Chorey-lès-Beaune lies on the plains below the Cote d'Or escarpment with 336 acres almost exclusively planted with Pinot Noir. Initially, the Tollot family owned vines only in Chorey, but successive generations made small acquisitions in Savigny-lès-Beaune, Aloxe-Corton, and Beaune for a current total of 60 acres.

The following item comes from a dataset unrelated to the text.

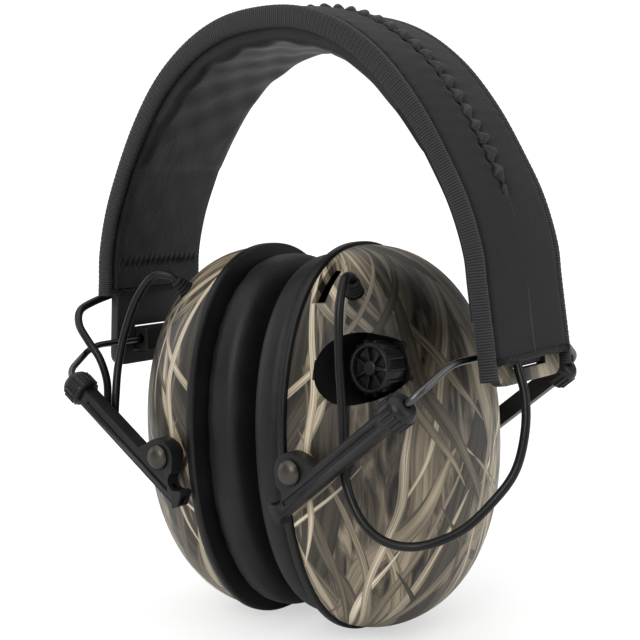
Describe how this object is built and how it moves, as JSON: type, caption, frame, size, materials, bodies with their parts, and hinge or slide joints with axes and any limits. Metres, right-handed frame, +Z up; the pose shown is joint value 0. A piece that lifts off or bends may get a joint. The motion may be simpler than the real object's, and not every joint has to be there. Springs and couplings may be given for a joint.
{
  "type": "earmuff hearing protector",
  "caption": "Padded strap over the head with wire bails, sliding yoke arms and domed ear cups with soft cushions, a volume knob and looped cables.",
  "frame": {"origin": "middle of the crown's underside, where the strap rests on the head", "axes": "+Z up, +X towards the cup with the volume knob, -Y towards the wearer's front"},
  "size_m": [0.1523, 0.0933, 0.1803],
  "materials": {
    "fabric": "plain black woven cover",
    "spring_steel": "rolled spring strip",
    "vinyl": "soft black leatherette",
    "binding": "black ribbed binding",
    "cable": "black cable sheath",
    "wire": "dark drawn wire",
    "plastic": "dark grey moulding, lightly textured",
    "rubber": "matt black",
    "rivet": "domed, satin",
    "shell": "satin, printed in a dry-grass pattern",
    "foam": "open-cell foam",
    "speaker": "pressed can",
    "board": "solder mask",
    "knob": "dark ribbed moulding",
    "cell": "plain sleeve"
  },
  "bodies": {
    "band": {"spring_band": "spring_steel", "band_sleeve": "fabric", "crown_pad": "vinyl", "front_binding": "binding", "rear_binding": "binding", "crown_seam": "fabric", "end_plate_near": "plastic", "bail_clip_near": "rubber", "end_plate_far": "plastic", "bail_clip_far": "rubber", "cable_near_band": "cable", "cable_far_band": "cable"},
    "bail_near": {"wire_bail_near": "wire"},
    "yoke_near": {"arm_near_front": "plastic", "arm_near_rear": "plastic", "collar_near_front": "plastic", "collar_near_rear": "plastic", "rivet_near_front": "rivet", "rivet_near_rear": "rivet", "cable_near_yoke": "cable"},
    "cup_near": {"cup_shell_near": "shell", "base_plate_near": "plastic", "cushion_near": "vinyl", "foam_liner_near": "foam", "speaker_near": "speaker", "grommet_near": "rubber", "microphone_near": "foam", "cable_near_cup": "cable", "circuit_board": "board", "volume_pot": "speaker", "pivot_bush_near_front": "rubber", "pivot_bush_near_rear": "rubber"},
    "bail_far": {"wire_bail_far": "wire"},
    "yoke_far": {"arm_far_front": "plastic", "arm_far_rear": "plastic", "collar_far_front": "plastic", "collar_far_rear": "plastic", "rivet_far_front": "rivet", "rivet_far_rear": "rivet", "cable_far_yoke": "cable"},
    "cup_far": {"cup_shell_far": "shell", "base_plate_far": "plastic", "cushion_far": "vinyl", "foam_liner_far": "foam", "speaker_far": "speaker", "grommet_far": "rubber", "microphone_far": "foam", "cable_far_cup": "cable", "battery_tray": "plastic", "battery_front": "cell", "battery_rear": "cell", "pivot_bush_far_front": "rubber", "pivot_bush_far_rear": "rubber"},
    "volume_control": {"volume_knob": "knob"},
    "battery_cover": {"battery_door": "shell"}
  },
  "joints": [
    {"name": "bail_swing_near", "type": "hinge", "parent": "band", "child": "bail_near", "pos_m": [0.0658, 0, -0.0847], "axis": [0, -1, 0], "range_deg": [0, 28], "deforming": ["cable_near_band"]},
    {"name": "arm_slide_near", "type": "slide", "parent": "bail_near", "child": "yoke_near", "axis": [-0.8049, 0, -0.5934], "range_m": [0, 0.0251], "deforming": ["cable_near_yoke"]},
    {"name": "cup_level_near", "type": "hinge", "parent": "yoke_near", "child": "cup_near", "pos_m": [0.0242, 0, -0.1135], "axis": [0, 1, 0], "range_deg": [0, 28.1], "deforming": ["cable_near_cup"]},
    {"name": "bail_swing_far", "type": "hinge", "parent": "band", "child": "bail_far", "pos_m": [-0.0658, 0, -0.0847], "axis": [0, 1, 0], "range_deg": [0, 28], "deforming": ["cable_far_band"]},
    {"name": "arm_slide_far", "type": "slide", "parent": "bail_far", "child": "yoke_far", "axis": [0.8049, 0, -0.5934], "range_m": [0, 0.0251], "deforming": ["cable_far_yoke"]},
    {"name": "cup_level_far", "type": "hinge", "parent": "yoke_far", "child": "cup_far", "pos_m": [-0.0242, 0, -0.1135], "axis": [0, -1, 0], "range_deg": [0, 28.1], "deforming": ["cable_far_cup"]},
    {"name": "volume_turn", "type": "hinge", "parent": "cup_near", "child": "volume_control", "pos_m": [0.0385, -0.0254, -0.0875], "axis": [-0.1004, -0.9937, 0.0502], "range_deg": [0, 280]},
    {"name": "battery_door_pull", "type": "slide", "parent": "cup_far", "child": "battery_cover", "axis": [-1, 0, 0], "range_m": [0, 0.012]}
  ],
  "couplings": [
    {"joint": "arm_slide_near", "follows": "bail_swing_near", "m_per_rad": 0.051157},
    {"joint": "cup_level_near", "follows": "bail_swing_near", "ratio": 1},
    {"joint": "arm_slide_far", "follows": "bail_swing_far", "m_per_rad": 0.051157},
    {"joint": "cup_level_far", "follows": "bail_swing_far", "ratio": 1}
  ]
}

Most of the wine grown in Chorey-lès-Beaune is bottled as Côte de Beaune-Villages, a catchall appellation that allows several villages to blend their red wines. Tollot-Beaut is proud of their village and produces this classic example from vines planted between 1992 and 1998. The wine spent 18 months in 25% new Burgundian pièce.

Tasting Notes

A good Chorey-lès-Beaune should display aromas and flavors typical of red wines from Beaune with red fruits and flowers coupled with freshness and minerals. Tollot-Beaut is bright and perfumed with red cherries and slightly coarse tannins. This is a classic rustic red wine.

Food Pairing

Red Burgundy might be the world’s most flexible food wine. The wine’s high acidity, medium body, medium alcohol, and low tannins make it very food-friendly. Red Burgundy, with its earthy and sometimes gamey character, is a classic partner to roasted game birds, grilled duck breast, and dishes that feature mushrooms, black truffles, or are rich in umami.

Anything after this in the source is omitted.